Work instructions
Can you find the lines of the listing that include "only" and copy every one?

· · · ·

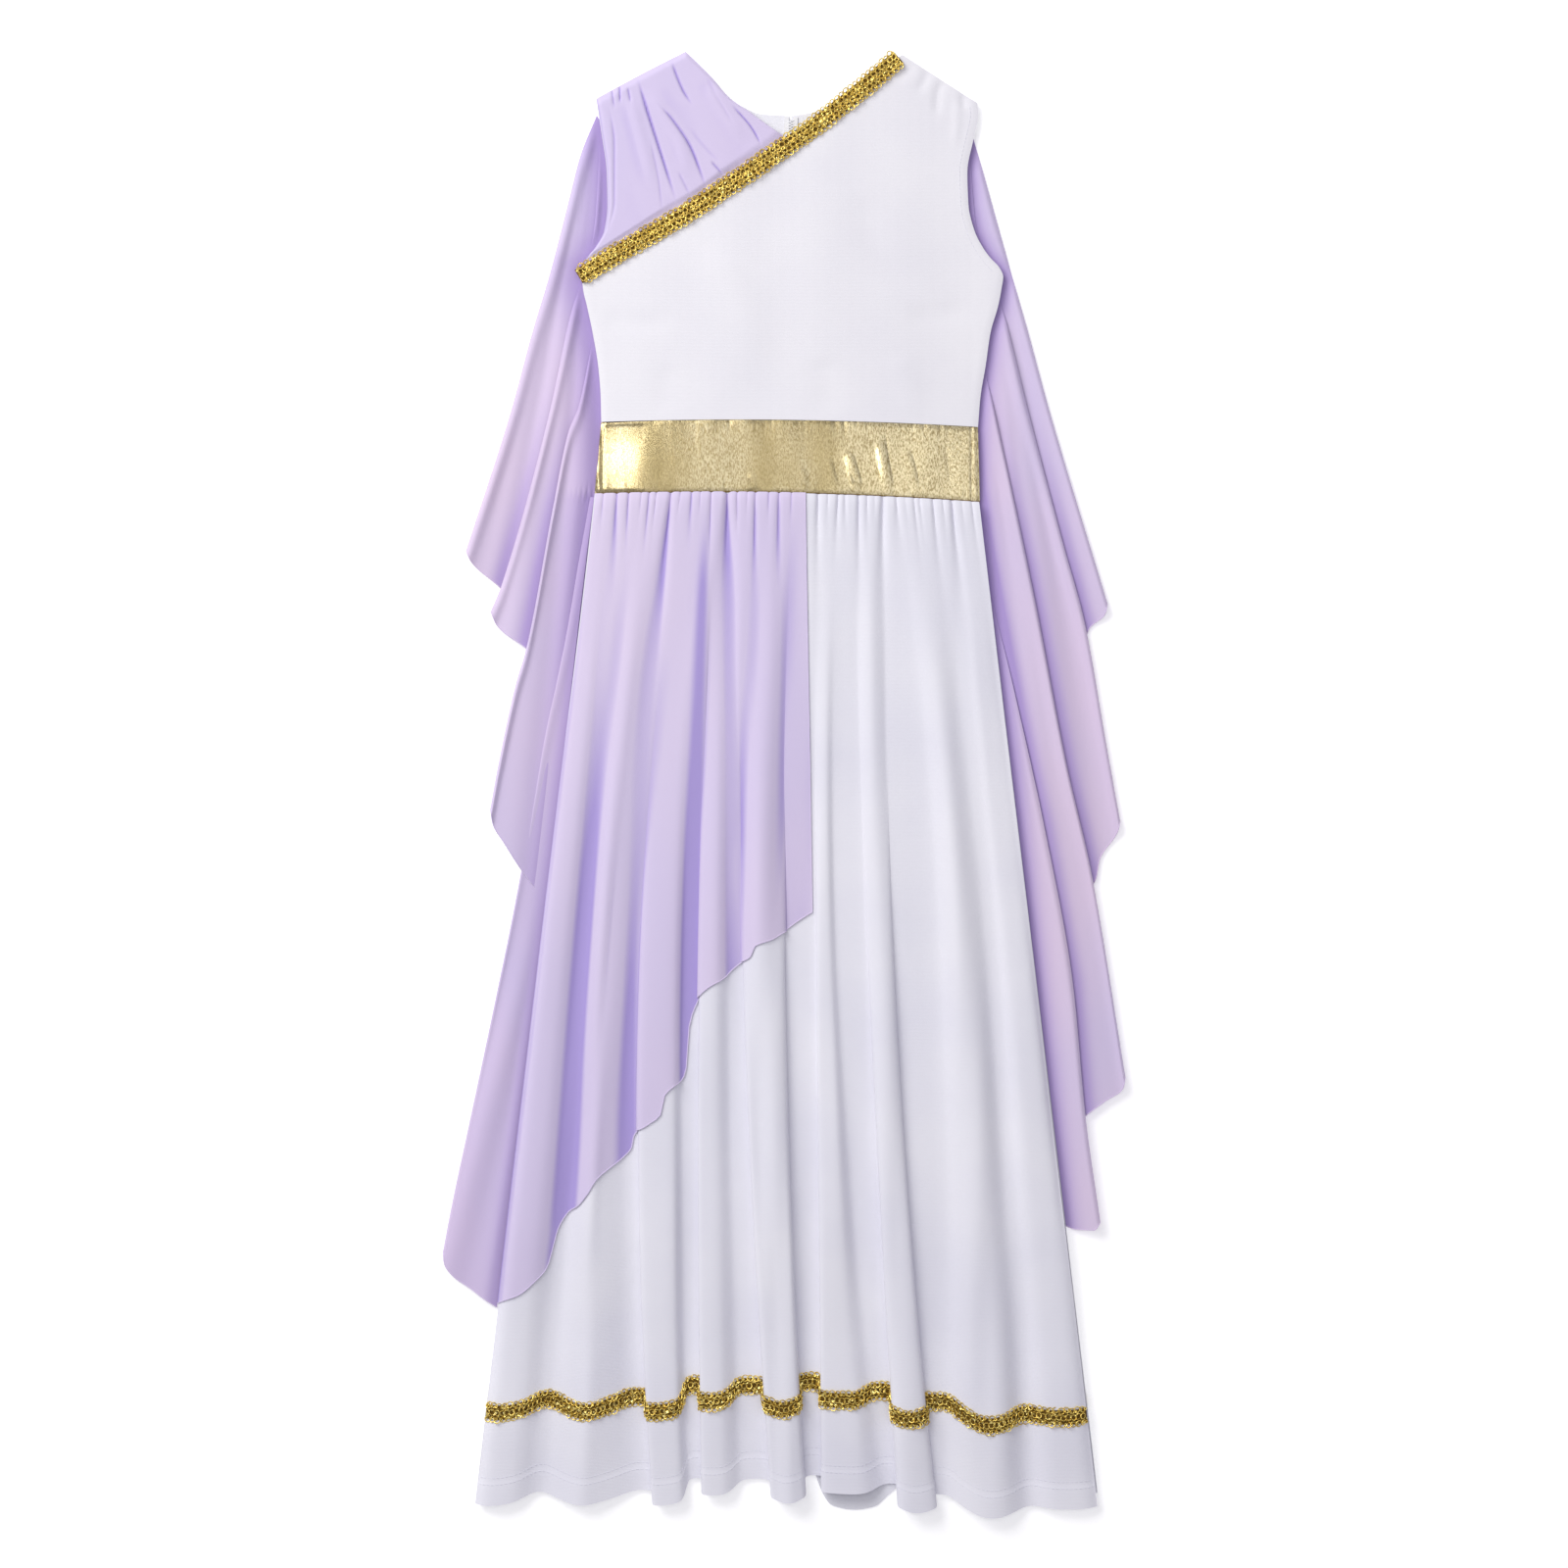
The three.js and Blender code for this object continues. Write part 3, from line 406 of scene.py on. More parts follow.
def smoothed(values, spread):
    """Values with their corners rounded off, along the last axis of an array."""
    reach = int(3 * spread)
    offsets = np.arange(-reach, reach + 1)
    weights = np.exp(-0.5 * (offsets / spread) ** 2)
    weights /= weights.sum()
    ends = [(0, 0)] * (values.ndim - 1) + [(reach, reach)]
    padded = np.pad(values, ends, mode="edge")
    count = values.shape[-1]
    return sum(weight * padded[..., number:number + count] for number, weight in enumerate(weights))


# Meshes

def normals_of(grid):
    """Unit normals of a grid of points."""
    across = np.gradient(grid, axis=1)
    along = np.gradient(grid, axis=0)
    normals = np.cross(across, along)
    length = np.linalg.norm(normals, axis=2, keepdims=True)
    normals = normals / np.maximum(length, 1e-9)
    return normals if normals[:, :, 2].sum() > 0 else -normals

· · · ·

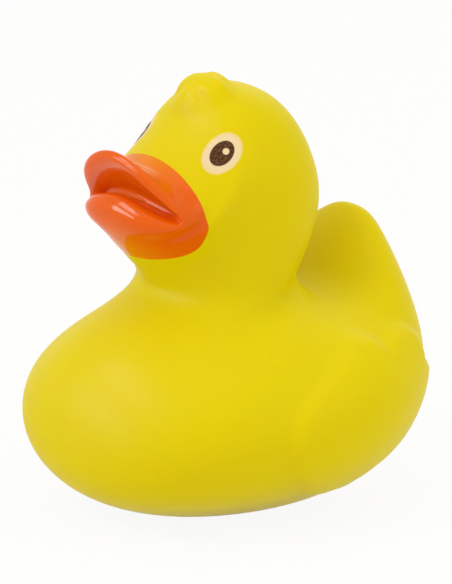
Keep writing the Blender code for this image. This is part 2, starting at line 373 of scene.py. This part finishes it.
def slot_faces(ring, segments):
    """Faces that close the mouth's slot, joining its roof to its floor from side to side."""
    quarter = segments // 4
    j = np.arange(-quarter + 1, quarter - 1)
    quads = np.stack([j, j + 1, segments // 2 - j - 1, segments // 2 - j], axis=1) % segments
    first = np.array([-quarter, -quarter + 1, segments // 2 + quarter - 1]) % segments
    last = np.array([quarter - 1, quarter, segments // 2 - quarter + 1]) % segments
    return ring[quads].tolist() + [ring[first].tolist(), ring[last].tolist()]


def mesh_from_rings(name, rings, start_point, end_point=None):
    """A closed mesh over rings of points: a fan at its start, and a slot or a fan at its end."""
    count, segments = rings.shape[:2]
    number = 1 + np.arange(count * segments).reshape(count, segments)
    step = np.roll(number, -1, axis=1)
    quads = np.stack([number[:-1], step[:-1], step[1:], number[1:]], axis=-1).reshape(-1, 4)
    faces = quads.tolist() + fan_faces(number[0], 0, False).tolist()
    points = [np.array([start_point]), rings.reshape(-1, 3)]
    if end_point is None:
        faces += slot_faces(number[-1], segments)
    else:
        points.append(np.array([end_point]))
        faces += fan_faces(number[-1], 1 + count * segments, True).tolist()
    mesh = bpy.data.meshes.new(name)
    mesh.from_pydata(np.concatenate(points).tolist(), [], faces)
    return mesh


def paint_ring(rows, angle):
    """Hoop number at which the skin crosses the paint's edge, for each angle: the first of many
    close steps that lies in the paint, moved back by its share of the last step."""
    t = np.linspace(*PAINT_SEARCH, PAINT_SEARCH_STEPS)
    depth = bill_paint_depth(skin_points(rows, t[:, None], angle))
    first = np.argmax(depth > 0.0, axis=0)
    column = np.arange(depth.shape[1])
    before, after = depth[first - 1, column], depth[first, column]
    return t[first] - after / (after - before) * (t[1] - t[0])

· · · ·

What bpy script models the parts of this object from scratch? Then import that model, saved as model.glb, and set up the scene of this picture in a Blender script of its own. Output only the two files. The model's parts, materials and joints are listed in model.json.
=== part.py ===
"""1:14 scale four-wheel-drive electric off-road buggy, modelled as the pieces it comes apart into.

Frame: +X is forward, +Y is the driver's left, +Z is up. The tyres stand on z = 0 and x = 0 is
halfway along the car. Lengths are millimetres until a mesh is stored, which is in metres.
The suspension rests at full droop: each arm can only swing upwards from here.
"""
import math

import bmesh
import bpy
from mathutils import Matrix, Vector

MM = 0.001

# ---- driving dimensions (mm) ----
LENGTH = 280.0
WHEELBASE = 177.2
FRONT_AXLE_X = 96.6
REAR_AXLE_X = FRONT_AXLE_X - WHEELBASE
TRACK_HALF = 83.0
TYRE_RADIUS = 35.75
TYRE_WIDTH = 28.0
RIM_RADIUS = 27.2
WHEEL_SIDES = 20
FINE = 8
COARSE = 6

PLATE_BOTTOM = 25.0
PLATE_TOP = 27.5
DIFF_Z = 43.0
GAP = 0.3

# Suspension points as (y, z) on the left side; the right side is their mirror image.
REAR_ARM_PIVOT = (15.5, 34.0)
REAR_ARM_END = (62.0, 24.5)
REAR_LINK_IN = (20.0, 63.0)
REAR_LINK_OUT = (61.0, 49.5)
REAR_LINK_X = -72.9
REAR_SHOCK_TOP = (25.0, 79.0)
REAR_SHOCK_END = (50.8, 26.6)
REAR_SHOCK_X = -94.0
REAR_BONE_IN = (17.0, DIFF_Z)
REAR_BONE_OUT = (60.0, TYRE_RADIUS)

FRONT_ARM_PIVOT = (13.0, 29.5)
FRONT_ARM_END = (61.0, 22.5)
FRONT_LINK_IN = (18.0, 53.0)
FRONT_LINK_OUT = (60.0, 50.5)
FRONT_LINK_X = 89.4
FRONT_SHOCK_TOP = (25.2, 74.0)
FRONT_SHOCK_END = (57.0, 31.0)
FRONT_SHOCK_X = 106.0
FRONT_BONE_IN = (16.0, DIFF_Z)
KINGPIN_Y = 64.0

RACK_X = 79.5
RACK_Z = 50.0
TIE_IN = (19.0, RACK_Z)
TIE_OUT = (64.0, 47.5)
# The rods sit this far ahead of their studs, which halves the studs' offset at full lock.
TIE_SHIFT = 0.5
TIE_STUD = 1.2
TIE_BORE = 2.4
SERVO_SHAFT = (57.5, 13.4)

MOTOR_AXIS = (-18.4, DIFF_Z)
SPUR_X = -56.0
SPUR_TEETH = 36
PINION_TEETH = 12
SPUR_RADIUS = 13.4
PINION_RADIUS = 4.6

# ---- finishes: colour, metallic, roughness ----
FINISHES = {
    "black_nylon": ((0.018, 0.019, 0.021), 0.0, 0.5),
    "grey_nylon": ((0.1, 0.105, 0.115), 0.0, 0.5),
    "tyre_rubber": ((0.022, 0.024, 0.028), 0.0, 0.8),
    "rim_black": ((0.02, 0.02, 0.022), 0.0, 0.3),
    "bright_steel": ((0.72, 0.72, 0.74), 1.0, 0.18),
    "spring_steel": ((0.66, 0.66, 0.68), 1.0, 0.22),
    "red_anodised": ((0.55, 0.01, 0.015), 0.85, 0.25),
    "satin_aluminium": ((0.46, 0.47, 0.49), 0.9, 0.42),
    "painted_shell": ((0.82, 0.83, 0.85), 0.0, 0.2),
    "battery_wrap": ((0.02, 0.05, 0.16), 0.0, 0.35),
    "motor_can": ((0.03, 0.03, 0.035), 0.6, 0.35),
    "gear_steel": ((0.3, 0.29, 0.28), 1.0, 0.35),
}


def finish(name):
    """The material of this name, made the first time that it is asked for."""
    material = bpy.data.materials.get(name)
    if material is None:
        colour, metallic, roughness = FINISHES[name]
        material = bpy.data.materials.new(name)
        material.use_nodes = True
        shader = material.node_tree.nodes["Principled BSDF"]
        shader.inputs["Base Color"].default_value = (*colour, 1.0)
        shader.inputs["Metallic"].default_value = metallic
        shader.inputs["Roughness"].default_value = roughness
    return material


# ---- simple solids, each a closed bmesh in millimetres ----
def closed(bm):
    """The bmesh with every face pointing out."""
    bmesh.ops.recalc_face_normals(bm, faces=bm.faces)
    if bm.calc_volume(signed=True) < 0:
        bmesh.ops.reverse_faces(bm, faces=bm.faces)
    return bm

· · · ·

Expected output
What bpy script models the parts of this object from scratch? Then import that model, saved as model.glb, and set up the scene of this picture in a Blender script of its own. Output only the two files. The model's parts, materials and joints are listed in model.json.
The suspension rests at full droop: each arm can only swing upwards from here.